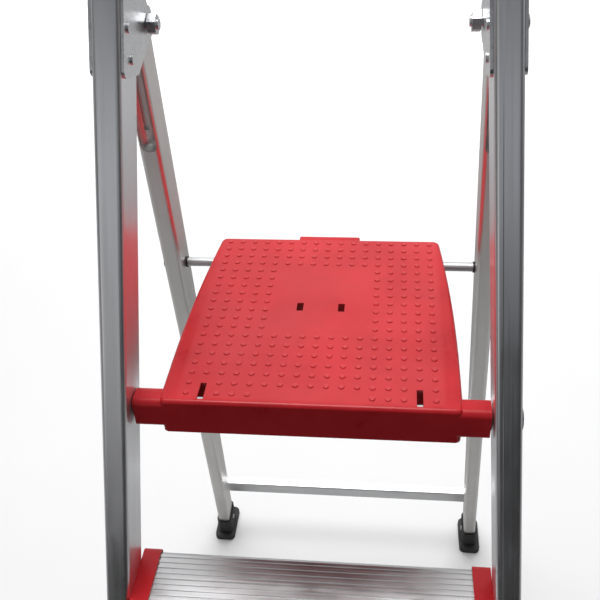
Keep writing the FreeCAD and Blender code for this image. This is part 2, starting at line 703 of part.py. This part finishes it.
def axle_clip(side):
    """Spring clip round the axle, with a tongue that rises into a slot and bends back in its front end."""
    start = V(side * slot_spot.x - clip_width / 2, 0, -axle_drop)
    outer = axle_radius + clip_play + clip_thickness
    loop = ring(start, ACROSS, clip_width, outer, axle_radius + clip_play)
    loop = loop.cut(centred_box(reach, 2 * outer, outer, V(0, outer, -axle_drop - outer / 2)))
    tongue_y = slot_front + clip_slot_gap + clip_thickness / 2
    tongue_low = -axle_drop + outer / 2 + 1.2
    tongue_size = -clip_sink - tongue_low
    tongue_middle = V(side * slot_spot.x, tongue_y, tongue_low + tongue_size / 2)
    tongue = centred_box(clip_width, clip_thickness, tongue_size, tongue_middle)
    lip_y = tongue_y - clip_thickness / 2 + clip_lip / 2
    lip_middle = V(side * slot_spot.x, lip_y, -clip_sink - clip_thickness / 2)
    lip = centred_box(clip_width, clip_lip, clip_thickness, lip_middle)
    return loop.fuse([tongue, lip]).removeSplitter()


def saddle():
    """Channel for the cross-bar: a round top, an upright rear side and a front side that opens forwards."""
    radius = bar_radius + body_gap
    rear = bar_behind + radius
    mouth_front = bar_behind - radius - 70
    slope_top = V(-reach / 2, bar_behind - radius * 0.9, -bar_drop + radius * 0.45)
    corners = [V(-reach / 2, rear, -bar_drop), V(-reach / 2, rear, -skirt_clear),
               V(-reach / 2, mouth_front, -skirt_clear), slope_top]
    round_top = rod(V(-reach / 2, bar_behind, -bar_drop), ACROSS, reach, radius)
    return round_top.fuse(polygon_prism(corners, V(reach, 0, 0)))


def barrel_block(side):
    """Block on the platform's side round the axle, rounded in front, behind and below."""
    length = barrel_end - barrel_start
    middle = V(side * (barrel_start + length / 2), 0, -axle_drop)
    block = centred_box(length, barrel_depth, barrel_height, middle)

    def upper_front(edge):
        return along(ACROSS)(edge) and edge.CenterOfMass.y < 0 and edge.CenterOfMass.z > -axle_drop

    def upper_rear(edge):
        return along(ACROSS)(edge) and edge.CenterOfMass.y > 13 and edge.CenterOfMass.z > -axle_drop

    def lower(edge):
        return along(ACROSS)(edge) and edge.CenterOfMass.z < -axle_drop - barrel_height / 2 + 1
    block = filleted(block, 7.5, upper_front)
    block = filleted(block, 11.0, upper_rear)
    return filleted(block, 5.0, lower)


outline = plate_outline()
body = Part.Face(outline).extrude(V(0, 0, -skirt_clear / 2)).cut(under_cut(0))
body = filleted(body, front_corner, upright_corner(plate_front - 1, plate_front + 1))
body = filleted(body, rear_corner, upright_corner(plate_rear - 1, plate_rear + 1))
body = filleted(body, top_edge, lambda edge: edge.BoundBox.ZMin > -0.01)
inner_face = Part.Face(outline.makeOffset2D(-plate_wall))
cavity = inner_face.extrude(V(0, 0, -skirt_clear))
cavity.translate(V(0, 0, -plate_wall))
ribs = []
for rib_x in rib_columns:
    ribs.append(centred_box(rib_thickness, reach, skirt_clear, V(rib_x, 0, 0)))
for rib_y in rib_rows:
    ribs.append(centred_box(reach, rib_thickness, skirt_clear, V(0, rib_y, 0)))
ribs = [rib.common(cavity).cut(under_cut(rib_short)) for rib in ribs]
barrels = [barrel_block(1), barrel_block(-1)]
grip_middle = V(0, plate_rear, -grip_below_top - grip_height / 2)
grip_tab = centred_box(grip_width, grip_depth, grip_height, grip_middle)
grip_tab = filleted(grip_tab, 2.0, lambda edge: edge.CenterOfMass.z > -grip_height)
platform = body.cut(cavity).fuse(ribs + barrels + [grip_tab])
platform = platform.cut(rod(V(-reach / 2, 0, -axle_drop), ACROSS, reach, axle_radius + running_gap))
platform = platform.cut(saddle())
openings = []
for side in (1, -1):
    slot_middle = V(side * slot_spot.x, slot_spot.y, 0)
    openings.append(centred_box(slot_width, slot_length, opening_depth, slot_middle))
    hole_middle = V(side * hole_spot.x, hole_spot.y, 0)
    openings.append(centred_box(hole_width, hole_length, opening_depth, hole_middle))
platform = platform.cut(openings)
studs = []
for column in range(stud_columns):
    for row in range(stud_rows):
        if is_blank(column, row):
            continue
        knob = stud()
        from_centre = column - (stud_columns - 1) / 2
        knob.translate(V(from_centre * stud_pitch, stud_first_row + row * stud_pitch, 0))
        studs.append(knob)
platform = platform.fuse(studs)
clips = Part.makeCompound([axle_clip(1), axle_clip(-1)])
for shape in (platform, clips):
    shape.translate(V(0, axle_y, platform_height))
keep("platform_shell", [platform])
keep("axle_clips", [clips])

# ---- one STEP file for each piece ----------------------------------------------------------------------
for name, shape in parts.items():
    shape.exportStep("parts/%s.step" % name)
    print(name, len(shape.Solids), "solid(s)", "valid" if shape.isValid() else "INVALID", round(shape.Volume))
print("axle", round(axle_y, 3), round(axle_z, 3), "hinge", round(hinge_y, 3), round(hinge_z, 3))
print("bar", round(bar_y, 3), round(bar_z, 3))
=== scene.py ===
import math

import bpy
import numpy as np
from mathutils import Matrix, Vector


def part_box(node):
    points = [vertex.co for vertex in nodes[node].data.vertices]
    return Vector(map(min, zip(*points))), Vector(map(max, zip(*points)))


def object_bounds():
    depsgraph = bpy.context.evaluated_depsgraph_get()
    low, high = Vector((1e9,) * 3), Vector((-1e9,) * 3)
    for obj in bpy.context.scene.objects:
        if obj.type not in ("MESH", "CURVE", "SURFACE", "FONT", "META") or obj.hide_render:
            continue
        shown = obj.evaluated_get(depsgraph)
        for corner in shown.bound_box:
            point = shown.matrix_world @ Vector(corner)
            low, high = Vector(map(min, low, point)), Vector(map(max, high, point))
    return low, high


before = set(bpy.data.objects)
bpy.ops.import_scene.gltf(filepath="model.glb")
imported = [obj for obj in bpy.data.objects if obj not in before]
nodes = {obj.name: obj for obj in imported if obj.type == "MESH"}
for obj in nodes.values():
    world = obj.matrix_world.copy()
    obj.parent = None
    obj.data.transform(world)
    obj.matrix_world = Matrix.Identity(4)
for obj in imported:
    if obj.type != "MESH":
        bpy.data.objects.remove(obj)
cad_low, cad_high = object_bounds()
scene = bpy.context.scene

UP = Vector((0, 0, 1))
ACROSS = Vector((1, 0, 0))


# ---- camera --------------------------------------------------------------------------------
# The eye is in front of the platform and above it, a little to the right of its middle.
eye_from_platform = Vector((0.0743, -0.5885, 0.5672))
view_heading = 7.4
view_pitch = 36.5
view_roll = 3.04
lens_mm = 50.26
sensor_mm = 36.0
nearest_seen = 0.01
farthest_seen = 100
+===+
Job: Print the lines from the line with "# ---- one STEP" to the line with "imported = [obj" exactly, and print nothing else. Both of those lines are included.

Answer to this task:
# ---- one STEP file for each piece ----------------------------------------------------------------------
for name, shape in parts.items():
    shape.exportStep("parts/%s.step" % name)
    print(name, len(shape.Solids), "solid(s)", "valid" if shape.isValid() else "INVALID", round(shape.Volume))
print("axle", round(axle_y, 3), round(axle_z, 3), "hinge", round(hinge_y, 3), round(hinge_z, 3))
print("bar", round(bar_y, 3), round(bar_z, 3))
=== scene.py ===
import math

import bpy
import numpy as np
from mathutils import Matrix, Vector


def part_box(node):
    points = [vertex.co for vertex in nodes[node].data.vertices]
    return Vector(map(min, zip(*points))), Vector(map(max, zip(*points)))


def object_bounds():
    depsgraph = bpy.context.evaluated_depsgraph_get()
    low, high = Vector((1e9,) * 3), Vector((-1e9,) * 3)
    for obj in bpy.context.scene.objects:
        if obj.type not in ("MESH", "CURVE", "SURFACE", "FONT", "META") or obj.hide_render:
            continue
        shown = obj.evaluated_get(depsgraph)
        for corner in shown.bound_box:
            point = shown.matrix_world @ Vector(corner)
            low, high = Vector(map(min, low, point)), Vector(map(max, high, point))
    return low, high


before = set(bpy.data.objects)
bpy.ops.import_scene.gltf(filepath="model.glb")
imported = [obj for obj in bpy.data.objects if obj not in before]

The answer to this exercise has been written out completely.